Dos entrevistados, 51% dos donos de pequenos negócios procuraram empréstimo nos últimos dois meses, mas muitos não conseguiram, sendo que a falta de acesso a crédito e outras políticas que podem alavancar seus negócios mantêm as pessoas negras no empreendedorismo de base.
Ou seja, o afroempreendedorismo pode ser uma saída para o desemprego, mas é muito difícil ser um empreendedor negro no Brasil.
DIMENSÃO DE INTEGRAÇÃO: FUTURO – O QUE FALTA PARA O CONSUMIDOR NEGRO REINAR?
Consumir vai além da visão prática, da possibilidade de pagar e obter mercadorias. Tem uma caráter simbólico e social moldado pela cultura. Pode significar acesso, mas também pode significar barreira nas conexões sociais.
A jornada de consciência racial no consumo se divide em três fases: acesso, pertencimento e político. Para cada um deles há um significado: sobrevivência, prazer e identidade.
Na fase de acesso, não há uma consciência racial apurada, mas há consciência de classe social. Trata-se da possibilidade de consumo básico, para inclusão e sobrevivência, via políticas públicas ou trabalho remunerado, ao consumo de itens de luxo, via ascensão social por diferentes meios.
Para o pertencimento, destaco a liberdade de escolha e o ganho de mais repertório sobre raça, que aos poucos vence as barreiras psicológicas que o racismo impõe na prática do consumo.

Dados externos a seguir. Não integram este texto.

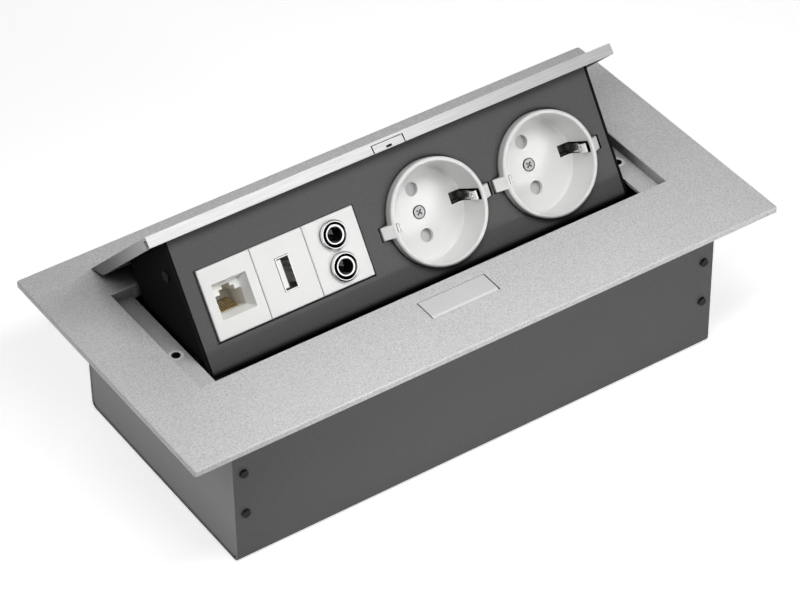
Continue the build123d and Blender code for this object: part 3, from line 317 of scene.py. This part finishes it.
def from_middle(tree, points):
    """How far the point lies from the middle of others, across and up the open panel, in metres."""
    aside = calc(tree, "SUBTRACT", along(tree, across), middle(points, across))
    rise = calc(tree, "SUBTRACT", along(tree, panel_up), middle(points, panel_up))
    return aside, rise


def in_clip_slot_shade(tree, insert, screw):
    """Painted shade: 1 inside the two slots that hold a socket's earth clips, 0 elsewhere on its insert."""
    aside, rise = from_middle(tree, screw)
    aside = calc(tree, "ABSOLUTE", aside)
    ring_top = span(insert, panel_out)[1]
    return product(
        tree,
        calc(tree, "GREATER_THAN", aside, slot_start),
        calc(tree, "LESS_THAN", aside, slot_end),
        calc(tree, "LESS_THAN", calc(tree, "ABSOLUTE", rise), slot_half_width),
        calc(tree, "LESS_THAN", along(tree, panel_out), ring_top - slot_drop),
    )


def in_dish_shade(tree, jack):
    """Painted shade: 1 on the left and lower side of a jack's dish, which the photo shows dark, 0
    elsewhere.
    """
    aside, rise = from_middle(tree, jack)
    radius = distance(tree, aside, rise)
    toward = calc(tree, "MULTIPLY_ADD", aside, dish_aside, product(tree, rise, dish_rise))
    return product(
        tree,
        calc(tree, "GREATER_THAN", radius, dish_start),
        calc(tree, "LESS_THAN", radius, dish_end),
        eased(tree, calc(tree, "DIVIDE", toward, radius), -dish_soft, dish_soft),
    )


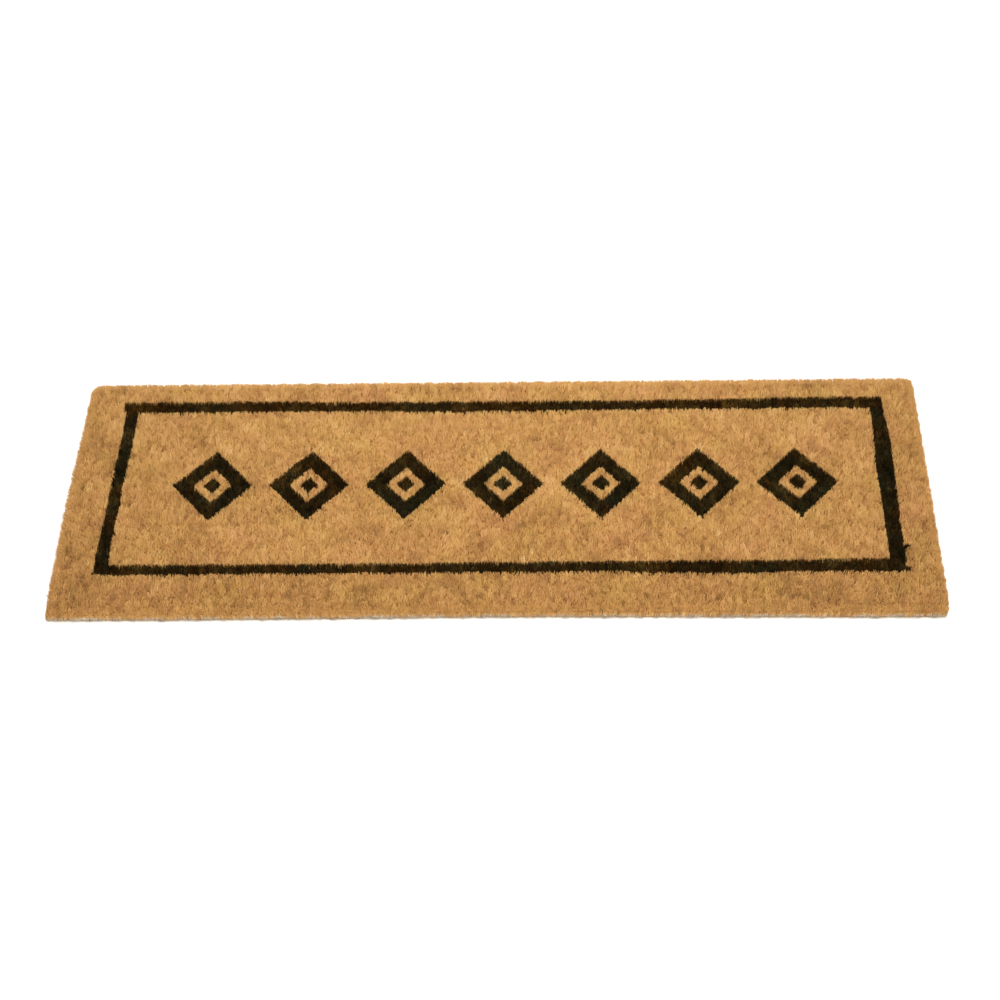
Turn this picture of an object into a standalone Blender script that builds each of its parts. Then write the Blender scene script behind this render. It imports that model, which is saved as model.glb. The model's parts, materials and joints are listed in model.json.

Na fase de consumo político, a jornada da consciência racial e interseccional está mais estabelecida. A partir daí, as pessoas negras passam a ter desejo de manter o seu dinheiro dentro da comunidade, preferindo consumidor de afroempreendedores.
Quando falo de coexistência, ressalto que é preciso assegurar o papel competitivo dos negros na economia, nos diversos mercados e nas dinâmicas da comunicação.
Esse público também precisa ser visto como decisor, estrategista e criador de experiências, produtos e serviços que carregam diferencial e qualificação, gerando melhores conexões entre a marca e como ela deseja ser percebida.
Descolonizar o pensamento para respeitar. Descolonizar o olhar para integrar. Coexistir para prosperar. É assim que se acessa 1,460 trilhões de oportunidades de desenvolver negócios com e para a população negra do país.
Tudo isso é garantir protagonismo para quem é parte fundamental e estruturante do Brasil.